/---

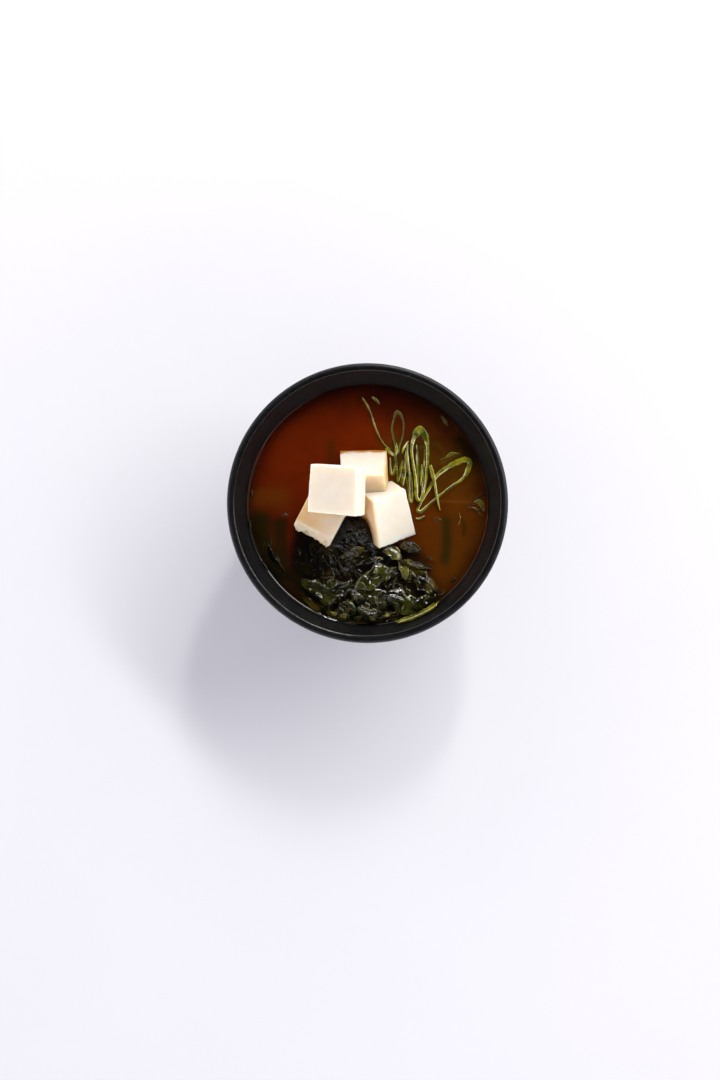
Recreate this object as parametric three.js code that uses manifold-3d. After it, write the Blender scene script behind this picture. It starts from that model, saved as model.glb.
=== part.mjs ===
// Miso soup in a black bowl with a foot ring. Four blocks of tofu are piled in the middle, wakame
// fills the front of the bowl and diagonal slices of scallion float at the back right.
// Millimetres, +Z up, origin at the middle of the foot ring's underside.

import * as THREE from "three";
import { mergeVertices } from "three/addons/utils/BufferGeometryUtils.js";
import Module from "manifold-3d";

const wasm = await Module();
wasm.setup();

// Driving dimensions
const GAP = 0.3; // clear distance kept between neighbouring pieces
const RIM_RADIUS = 60;
const BOWL_HEIGHT = 62;
const LIP_WIDTH = 3.4; // of the flat, rounded lip
const FOOT_RADIUS = 30;
const FOOT_HEIGHT = 5;
const SOUP_LEVEL = 50;
const SOUP_RADIUS = 51.7; // of the bowl's inside, at the level of the soup
const BOWL_SIDES = 54;
const LEAF_THICKNESS = 0.6;
const LEAF_SINK = 0.6; // how far a floating leaf's underside lies below the soup's level
const LEAF_STEP = 2.4; // between the points along a leaf
const SHRED_HEIGHT = 1.5; // of the green wall of a scallion slice

// ---------------------------------------------------------------- solids and materials

function solidOf(geometry) {
  const bare = geometry.clone();
  bare.deleteAttribute("normal");
  bare.deleteAttribute("uv");
  const merged = mergeVertices(bare, 1e-4);
  return new wasm.Manifold(
    new wasm.Mesh({
      numProp: 3,
      vertProperties: new Float32Array(merged.attributes.position.array),
      triVerts: new Uint32Array(merged.index.array),
    }),
  );
}

function geometryOf(solid) {
  const mesh = solid.getMesh();
  const geometry = new THREE.BufferGeometry();
  geometry.setAttribute("position", new THREE.BufferAttribute(new Float32Array(mesh.vertProperties), 3));
  geometry.setIndex(new THREE.BufferAttribute(new Uint32Array(mesh.triVerts), 1));
  geometry.computeVertexNormals();
  return geometry;
}

// The largest body of a solid that cuts may have left in several.
function largestOf(solid) {
  return solid.decompose().reduce((best, one) => (one.volume() > best.volume() ? one : best));
}

function seededRandom(seed) {
  let state = seed;
  return () => {
    state = (state * 1664525 + 1013904223) % 4294967296;
    return state / 4294967296;
  };
}

const food = new THREE.Group();

function add(name, solid, colour, roughness) {
  const material = new THREE.MeshStandardMaterial({ color: colour, roughness, metalness: 0 });
  const mesh = new THREE.Mesh(geometryOf(solid), material);
  mesh.name = name;
  food.add(mesh);
}

const BLACK_GLAZE = 0x1b1b1d;
const BROTH = 0x6b2400;
const TOFU_CREAM = 0xf1e6d3;
const WAKAME_DARK = 0x141a0e;
const WAKAME_GREEN = 0x2c3a12;
const WAKAME_OLIVE = 0x55601a;
const SCALLION_GREEN = 0x7d9a2a;

// ---------------------------------------------------------------- bowl

function turned(profile) {
  const points = profile.map(([radius, height]) => new THREE.Vector2(radius, height));
  return solidOf(new THREE.LatheGeometry(points, BOWL_SIDES).rotateX(Math.PI / 2));
}

// One half of the bowl's section, from the axis under the floor, round the rim, to the axis inside.
function bowlSolid() {
  const crease = RIM_RADIUS - LIP_WIDTH;
  return turned([
    [0, FOOT_HEIGHT - 1],
    [FOOT_RADIUS - 3.2, FOOT_HEIGHT - 1],
    [FOOT_RADIUS - 2.6, 0],
    [FOOT_RADIUS, 0],
    [FOOT_RADIUS + 0.8, FOOT_HEIGHT],
    [40.5, 13],
    [49, 26],
    [54.4, 41],
    [58, 53],
    [RIM_RADIUS, BOWL_HEIGHT - 1.6],
    [RIM_RADIUS - 0.4, BOWL_HEIGHT - 0.4],
    [RIM_RADIUS - 1.4, BOWL_HEIGHT],
    [crease + 0.7, BOWL_HEIGHT - 0.2],
    [crease, BOWL_HEIGHT - 0.9],
    [SOUP_RADIUS + 0.4, SOUP_LEVEL + 1],
    [SOUP_RADIUS, SOUP_LEVEL],
    [46.8, 36],
    [40, 23],
    [30, 13.5],
    [16, 9.2],
    [0, 8.4],
  ]);
}

// The soup fills the bowl to its level, a gap inside the wall.
function soupSolid() {
  return turned([
    [0, 8.4 + GAP],
    [16, 9.2 + GAP],
    [30 - GAP, 13.5 + GAP],
    [40 - GAP, 23 + GAP],
    [46.8 - GAP, 36 + GAP],
    [SOUP_RADIUS - GAP, SOUP_LEVEL],
    [0, SOUP_LEVEL],
  ]);
}

// ---------------------------------------------------------------- tofu

const BLOCK_LINES = [-1, -0.95, -0.35, 0.3, 0.95, 1]; // where a face is divided, closer at its edges
const BLOCK_ROUNDING = 0.035; // of half a side
const BLOCK_WAVE = 0.12; // how far the cut faces depart from flat

// Moves a cube's point in from the edges and corners, so that they are slightly round.
function roundedPoint(point) {
  const inner = point.clone().clampScalar(-1 + BLOCK_ROUNDING, 1 - BLOCK_ROUNDING);
  const out = point.clone().sub(inner);
  if (out.length() > 0) {
    out.setLength(BLOCK_ROUNDING);
  }
  return inner.add(out);
}

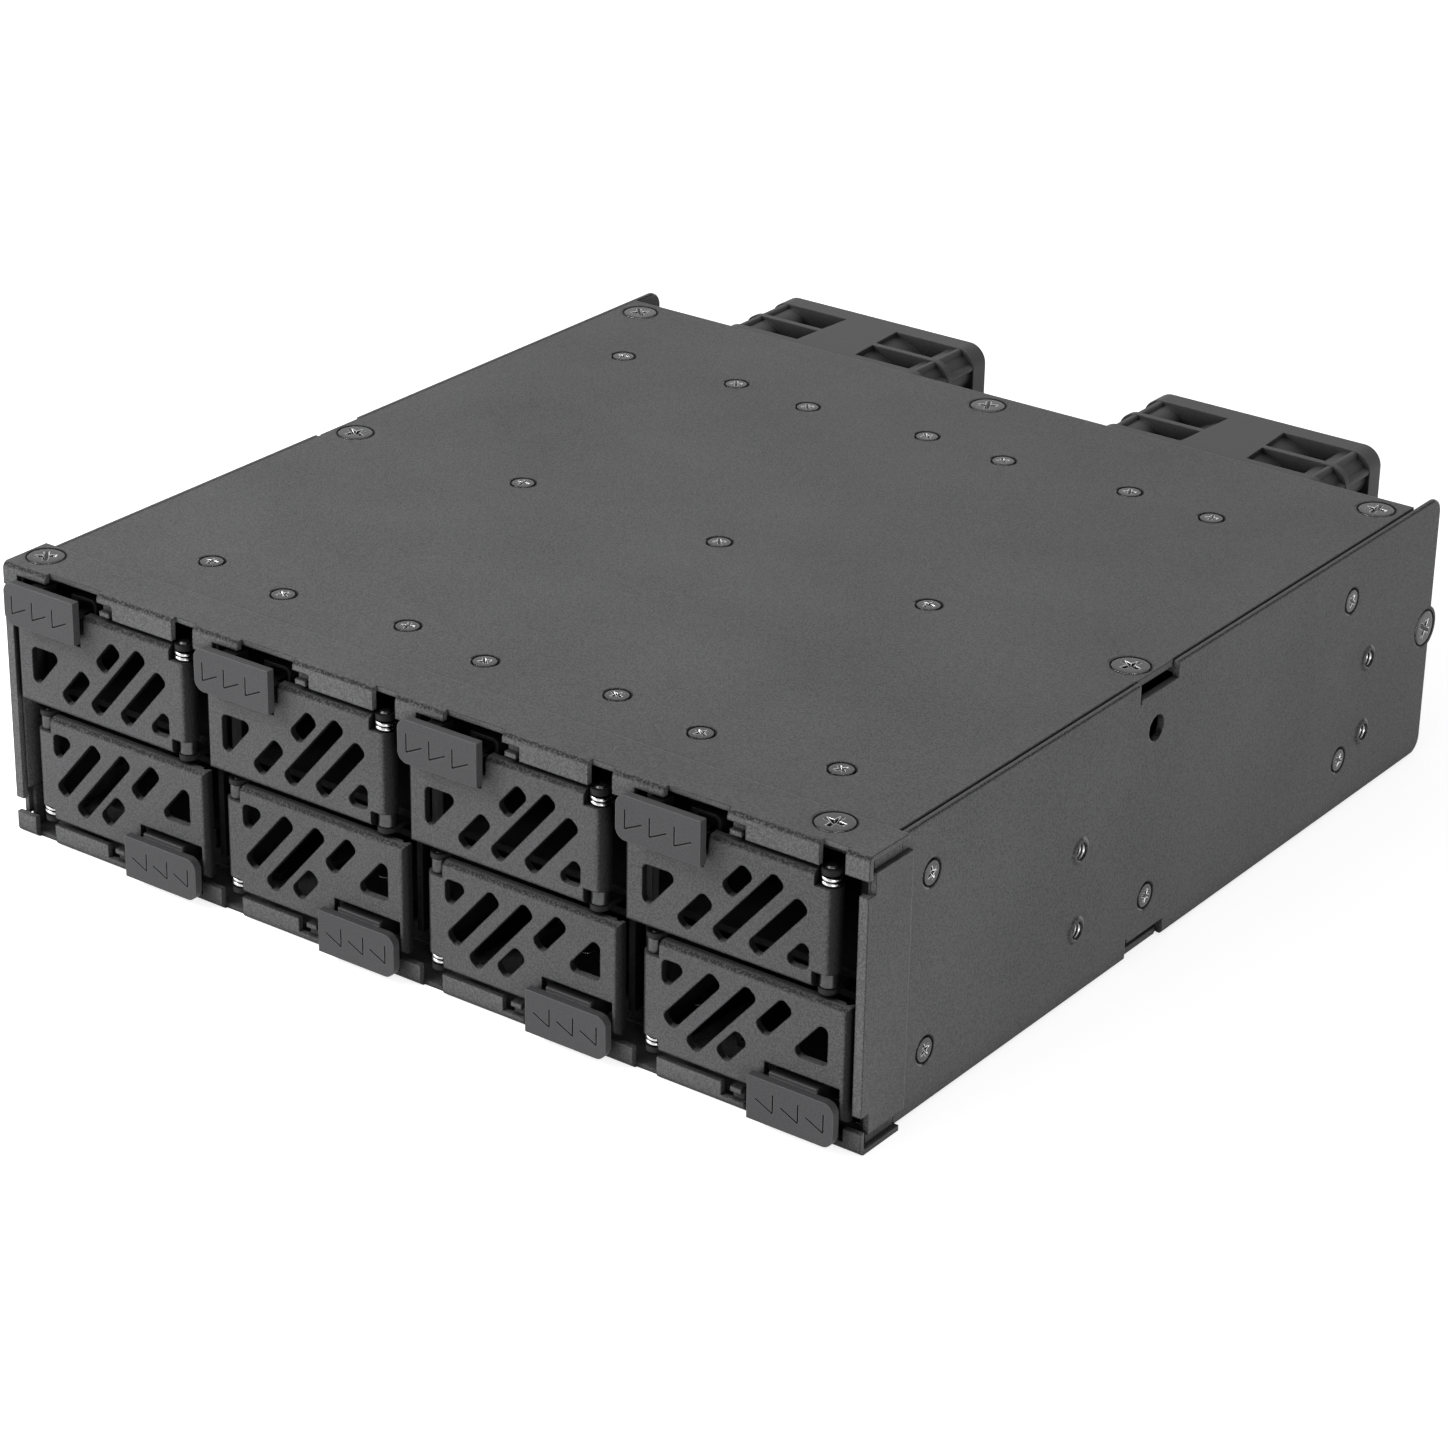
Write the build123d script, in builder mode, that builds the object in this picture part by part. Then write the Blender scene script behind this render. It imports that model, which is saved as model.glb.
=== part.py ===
from build123d import *
import math
import os

# Hot swap drive cage for one full-width 41 mm device bay: eight drive carriers in
# two rows of four, each with a hinged vented door and a sliding release tab, and
# two 40 mm fans at the rear. Millimetres. X runs to the right seen from the front,
# Y runs from the front to the rear with Y = 0 on the bay's mounting plane, and Z is
# up with Z = 0 under the front frame's bottom flange.

# Overall case
device_width = 146.0
case_height = 41.66
frame_rise = 0.29
case_front_y = 5.1
case_rear_y = 139.6
panel_rear_y = 146.5

# Sheet thicknesses
cover_sheet = 1.0
side_sheet = 1.0
frame_sheet = 0.8
door_sheet = 1.0
carrier_sheet = 1.0
inner_sheet = 1.0
board_thickness = 1.6

# Clearances
seat_gap = 0.1
running_gap = 0.05
screw_gap = 0.05

# Bays
columns = 4
row_gap = 1.2

# Front frame
lip_front_y = -3.7
frame_flange_rear_y = 4.9
frame_side_rear_y = 6.0
lip_depth = 3.32
lip_shoulder = 1.37
bend_radius = 1.0
side_lip_width = 1.4
side_lip_half_height = 15.5
side_flange_half_height = 18.5
side_relief_y = -2.1
web_front_y = -1.5
web_rear_y = 4.5
web_low = 14.0

# Lips of one bay, as (start, end) across from the column's middle
corner_lip = (-19.8, -17.1)
middle_lip = {1: (1.1, 12.3), -1: (1.9, 12.5)}
end_lip = (16.2, 19.8)
tab_notch = (-11.6, -1.75)
hinge_notch = (12.3, 16.2)
lip_hook = (-1.3, 0.5)

# Doors
door_proud = 0.3
door_depth = 1.6
door_lip_gap = 0.8
door_left = -17.65
barrel_radius = 1.6
pin_radius = 0.8
hinge_inset = 4.6
barrel_top_drop = 2.0
barrel_low_rise = 2.45
corner_relief = 0.45

# Vents of one door: slanted slots as (start across, start height, end height)
vent_width = 2.4
vent_corner = 0.9
vent_angle = 49.5
long_vent = (-2.86, 3.0, 14.2)
middle_vent = (2.76, 3.0, 11.95)
low_vent = (-8.43, 3.0, 8.0)
high_vent = (-1.5, 9.9, 13.9)
large_vent_left = -14.65
large_vent_low = 2.7
large_vent_high = 9.75
small_vent_right = 11.4
small_vent_low = 2.9
small_vent_rise = 5.1

# Release tab
tab_width = 13.35
tab_height = 6.35
tab_proud = 2.56
tab_thickness = 1.26
tab_travel = 1.8
tab_far_corner = 1.6
tab_near_corner = 0.4
tab_right = -3.95
grip_marks = 3
grip_pitch = 3.9
grip_margin = 1.5
grip_groove = 0.25
stroke_width = 0.22
stroke_height = 2.7
stroke_length = 3.0
stroke_angle = 26

# Drive carriers
carrier_front_y = 0.9
carrier_length = 114.0
carrier_half_width = 16.6
carrier_wall_height = 14.65

# Hinge ears and spring
ear_radius = 1.35
ear_thickness = 0.8
wire_diameter = 0.5
spring_turns = 1.5
spring_pitch = 0.65
leg_length = 5.0

# Interior
divider_front_y = 2.0
board_front_y = 121.6
flange_width = 8.0
guide_width = 16.0
guide_front_y = 8.0
socket_width = 22.0
socket_height = 4.5
socket_depth = 5.2

# Side mounting pattern of the device bay standard
side_hole_front_y = 47.5
side_hole_spacing_y = 79.25
bay_floor_z = 0.65
side_hole_low = 10.0
side_hole_spacing_z = 11.84
side_hole_radius = 1.25

# Screws
small_head_radius = 2.15
small_shank_radius = 1.25
small_screw_length = 2.15
large_head_radius = 3.2
large_shank_radius = 1.5
large_screw_length = 4.0
head_depth = 0.7
side_screw_offset = 12.7
rear_side_screw_y = 144.7

# Fans
fan_size = 40.0
fan_depth = 20.0
fan_offset = 36.0
fan_hole_spacing = 32.0
fan_corner = 3.0
fan_flange = 3.5
fan_bore_radius = 18.9
fan_wall = 0.9
boss_radius = 3.3
fan_screw_radius = 1.9
hub_radius = 11.0
blades = 7
blade_thickness = 1.0

# Ports
data_port_width = 11.0
data_port_height = 5.6
data_port_pitch_x = 13.4
data_port_pitch_z = 8.4
power_port_width = 5.0
power_port_height = 22.0
port_reach = 1.2

# Derived places
half_width = device_width / 2
panel_inner = half_width - side_sheet
half_height = case_height / 2
frame_half_height = half_height + frame_rise
mid_z = frame_half_height
cover_under = half_height - cover_sheet
inner_top = cover_under - seat_gap
column_pitch = (device_width - 2 * side_sheet) / columns
lip_end = frame_half_height - lip_depth
lip_back_y = lip_front_y + frame_sheet
flange_under = frame_half_height - frame_sheet
frame_half_width = half_width + frame_sheet
cover_half_width = panel_inner - seat_gap
door_front_y = lip_front_y - door_proud
door_low = row_gap / 2
door_top = lip_end - door_lip_gap
hinge_y = door_front_y + barrel_radius
hinge_u = column_pitch / 2 - hinge_inset
barrel_low = door_low + barrel_low_rise
barrel_top = door_top - barrel_top_drop
notch_u = hinge_u - barrel_radius + running_gap
carrier_low = door_low + 0.4
carrier_wall_top = carrier_low + carrier_wall_height
carrier_rear_y = carrier_front_y + carrier_length
board_rear_y = board_front_y + board_thickness
rear_panel_y = case_rear_y - inner_sheet
fan_front_y = rear_panel_y + inner_sheet
fan_rear_y = fan_front_y + fan_depth
shelf_half = inner_sheet / 2
panel_half_height = half_height - seat_gap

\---

Exercise prompt: Quote the records above from their first line through the line containing "wasm.setup();", both ends included.

Correct answer:
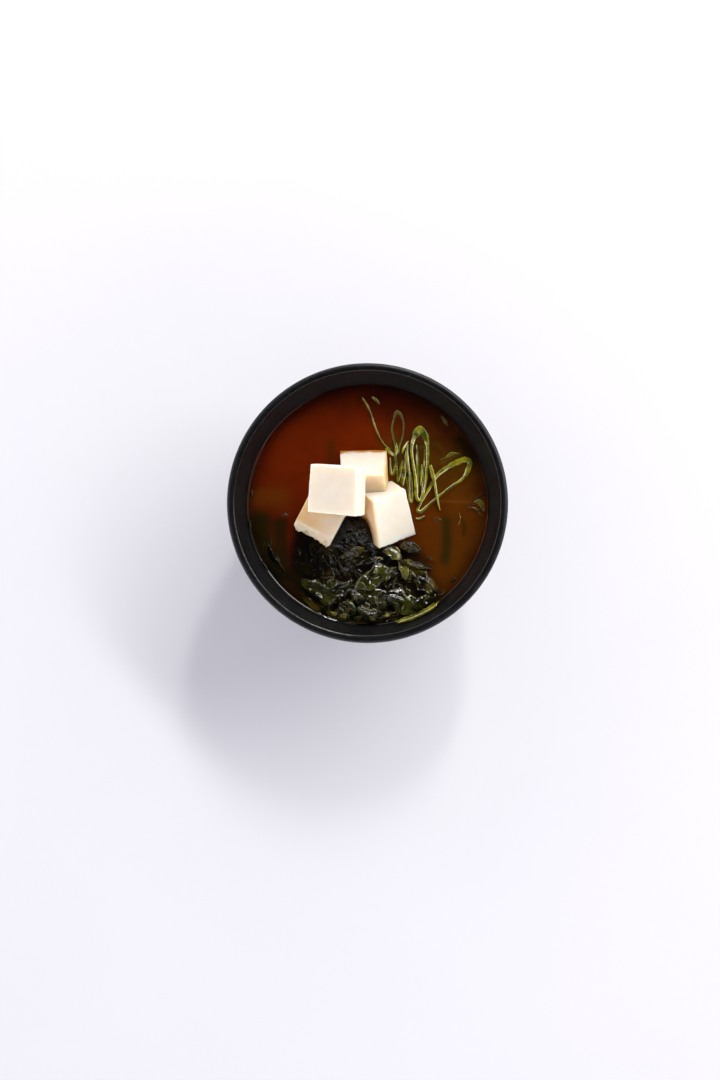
Recreate this object as parametric three.js code that uses manifold-3d. After it, write the Blender scene script behind this picture. It starts from that model, saved as model.glb.
=== part.mjs ===
// Miso soup in a black bowl with a foot ring. Four blocks of tofu are piled in the middle, wakame
// fills the front of the bowl and diagonal slices of scallion float at the back right.
// Millimetres, +Z up, origin at the middle of the foot ring's underside.

import * as THREE from "three";
import { mergeVertices } from "three/addons/utils/BufferGeometryUtils.js";
import Module from "manifold-3d";

const wasm = await Module();
wasm.setup();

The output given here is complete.